Planning a "Frozen" London Tour
If you want to trace the history of the freezing of the Thames today, you have to look for the ghosts of the Frost Fairs.
- Southwark Cathedral: Look for the "Frost Fair" memorials and historical plaques nearby. This area was the heart of the action.
- The Museum of London Docklands: They often have prints and artifacts from the fairs, including those tiny printed "ice cards."
- The Pedlar's Park: Located near the South Bank, it gives you a sense of where the shoreline used to be before the embankments pushed the river back.

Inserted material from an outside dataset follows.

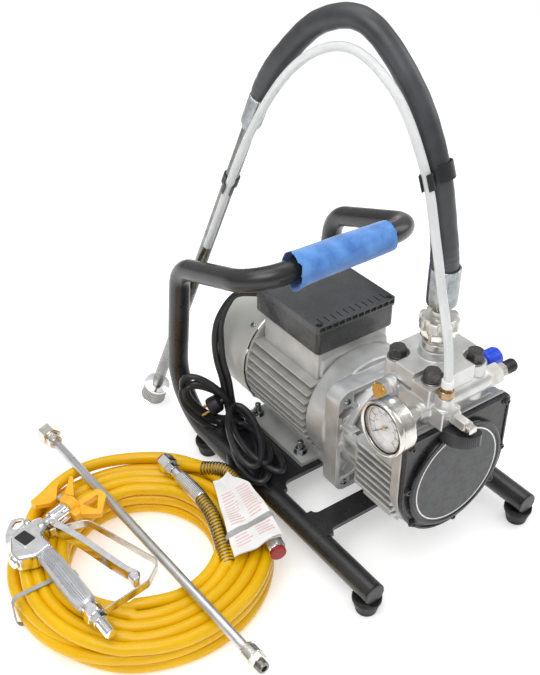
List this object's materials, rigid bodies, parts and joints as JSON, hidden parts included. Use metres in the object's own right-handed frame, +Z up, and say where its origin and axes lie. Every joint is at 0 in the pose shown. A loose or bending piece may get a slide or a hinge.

- Under Southwark Bridge: Look for the "Frost Fair" frieze by sculptor Richard Kindersley. It’s a series of grey stone reliefs that depict the scenes of 1814—the stalls, the skaters, and the sheer madness of the event.
To really "see" it, go to the river on a very low tide. You can sometimes see the old wooden piles and rubble from previous incarnations of the city's waterfront. It's a reminder that the Thames isn't just a river; it's a graveyard of different versions of London.
For those wanting to experience the vibe without the risk of falling into freezing sludge, the various winter markets on the South Bank are the modern, much safer descendants of the original fairs. They still sell gingerbread and mulled wine, but the ground beneath your feet is thankfully made of concrete, not six inches of precarious ice.
If you're interested in the history of London's climate, check out the records at the National Archives or look into the work of historians like Dan Snow, who has mapped the changing flow of the river extensively. Understanding the Thames is the key to understanding why London exists where it does, and why it looks the way it does today.